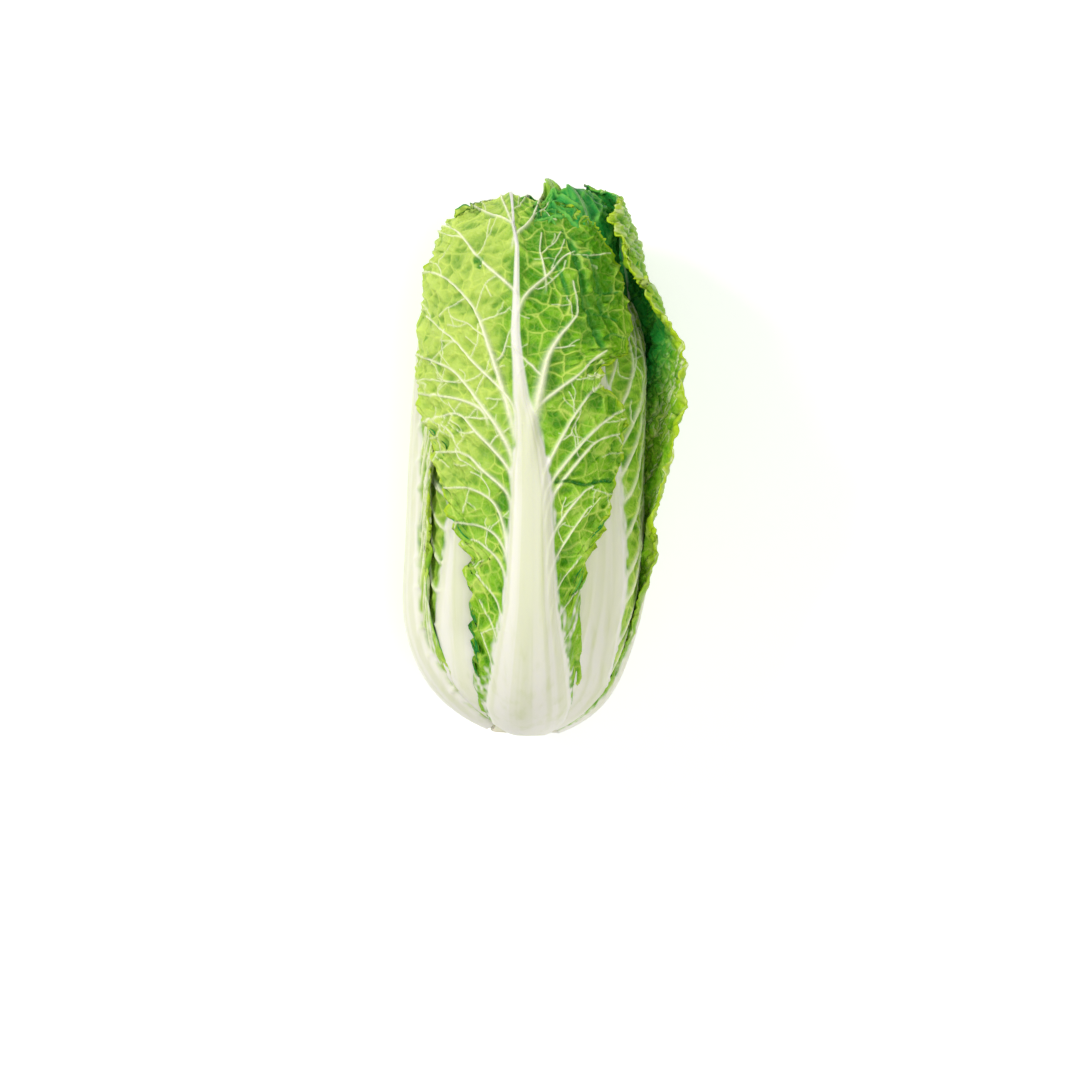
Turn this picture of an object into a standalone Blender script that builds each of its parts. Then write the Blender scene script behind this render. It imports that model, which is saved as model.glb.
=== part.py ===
"""A head of napa cabbage lying on its side, tips towards +Y: leaves wrapped round a heart on a cut stump."""

import math

import bmesh
import bpy
import numpy as np

# The closed head, in metres. Heights run along the head's own axis, from the cut face of the stump.
HEAD_LENGTH = 0.299
HEAD_RADIUS = 0.0664
BOWL_TOP = 0.090
DOME_START = 0.145
BOWL_POWER = 2.1
DOME_POWER = 3.6
PROFILE_STEPS = 600

# A grown head isn't straight: it leans towards +X at its tips and bulges towards -X low down.
TIP_LEAN = 0.005
BULGE = 0.0035
BULGE_HEIGHT = 0.050
BULGE_LENGTH = 0.035

# Each leaf lies on a shell of the head, so many layers under its outside. Down to the crowded inset the
# shells close up to half their pitch under the head, where the outer leaves are cut off side by side.
LAYER_PITCH = 0.0030
CROWDED_INSET = 0.009
BLADE_THICKNESS = 0.0010
MARGIN_THICKNESS = 0.0008

# Half width of the white rib of an outer leaf, against the height.
RIB_HEIGHTS = (0.000, 0.020, 0.036, 0.085, 0.135, 0.185, 0.215, 0.240, 0.300)
RIB_HALF_WIDTHS = (0.017, 0.0215, 0.0230, 0.0175, 0.0125, 0.0095, 0.0050, 0.0028, 0.0016)
RIB_WIDEST_ANGLE = math.radians(34)
LOWEST_WING = math.radians(3)

# Where the mesh lines of a leaf run, as shares of the half width of its rib and of its blade.
RIB_LINES = (0.55, 1.0)
BLADE_LINES = (0.20, 0.45, 0.70, 0.88, 1.0)
INNER_BLADE_LINES = (0.35, 0.70, 1.0)
ROW_CROWDING = 1.25
VEIN_SWEEP = 0.055
SWEEP_POWER = 1.3
TIP_ROUNDING = 0.012
VEIN_RELIEF = 0.0006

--

== TASK INSTRUCTIONS ==
Print the complete listing again, exactly as it stands.

== THE SOLUTION ==
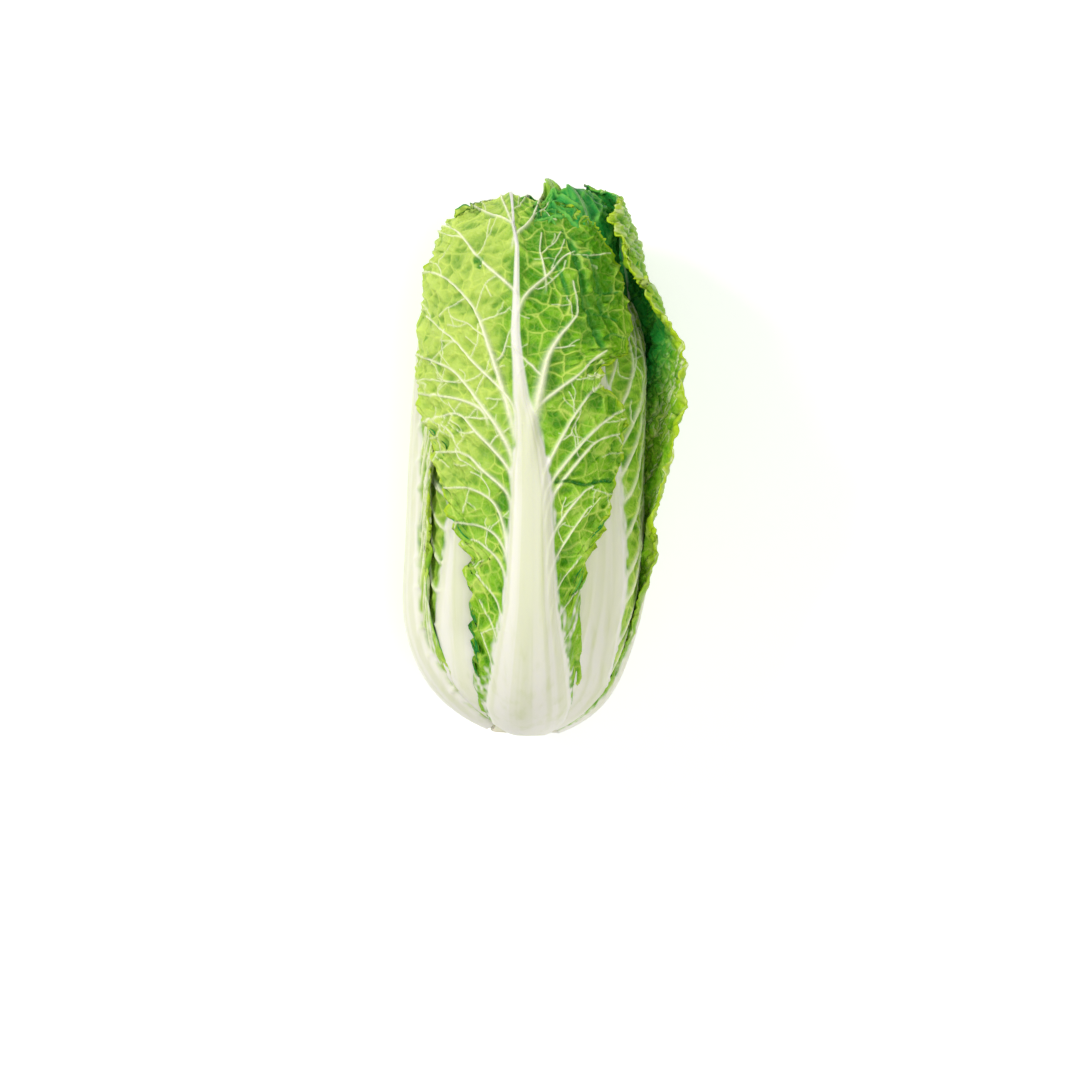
Turn this picture of an object into a standalone Blender script that builds each of its parts. Then write the Blender scene script behind this render. It imports that model, which is saved as model.glb.
=== part.py ===
"""A head of napa cabbage lying on its side, tips towards +Y: leaves wrapped round a heart on a cut stump."""

import math

import bmesh
import bpy
import numpy as np

# The closed head, in metres. Heights run along the head's own axis, from the cut face of the stump.
HEAD_LENGTH = 0.299
HEAD_RADIUS = 0.0664
BOWL_TOP = 0.090
DOME_START = 0.145
BOWL_POWER = 2.1
DOME_POWER = 3.6
PROFILE_STEPS = 600

# A grown head isn't straight: it leans towards +X at its tips and bulges towards -X low down.
TIP_LEAN = 0.005
BULGE = 0.0035
BULGE_HEIGHT = 0.050
BULGE_LENGTH = 0.035

# Each leaf lies on a shell of the head, so many layers under its outside. Down to the crowded inset the
# shells close up to half their pitch under the head, where the outer leaves are cut off side by side.
LAYER_PITCH = 0.0030
CROWDED_INSET = 0.009
BLADE_THICKNESS = 0.0010
MARGIN_THICKNESS = 0.0008

# Half width of the white rib of an outer leaf, against the height.
RIB_HEIGHTS = (0.000, 0.020, 0.036, 0.085, 0.135, 0.185, 0.215, 0.240, 0.300)
RIB_HALF_WIDTHS = (0.017, 0.0215, 0.0230, 0.0175, 0.0125, 0.0095, 0.0050, 0.0028, 0.0016)
RIB_WIDEST_ANGLE = math.radians(34)
LOWEST_WING = math.radians(3)

# Where the mesh lines of a leaf run, as shares of the half width of its rib and of its blade.
RIB_LINES = (0.55, 1.0)
BLADE_LINES = (0.20, 0.45, 0.70, 0.88, 1.0)
INNER_BLADE_LINES = (0.35, 0.70, 1.0)
ROW_CROWDING = 1.25
VEIN_SWEEP = 0.055
SWEEP_POWER = 1.3
TIP_ROUNDING = 0.012
VEIN_RELIEF = 0.0006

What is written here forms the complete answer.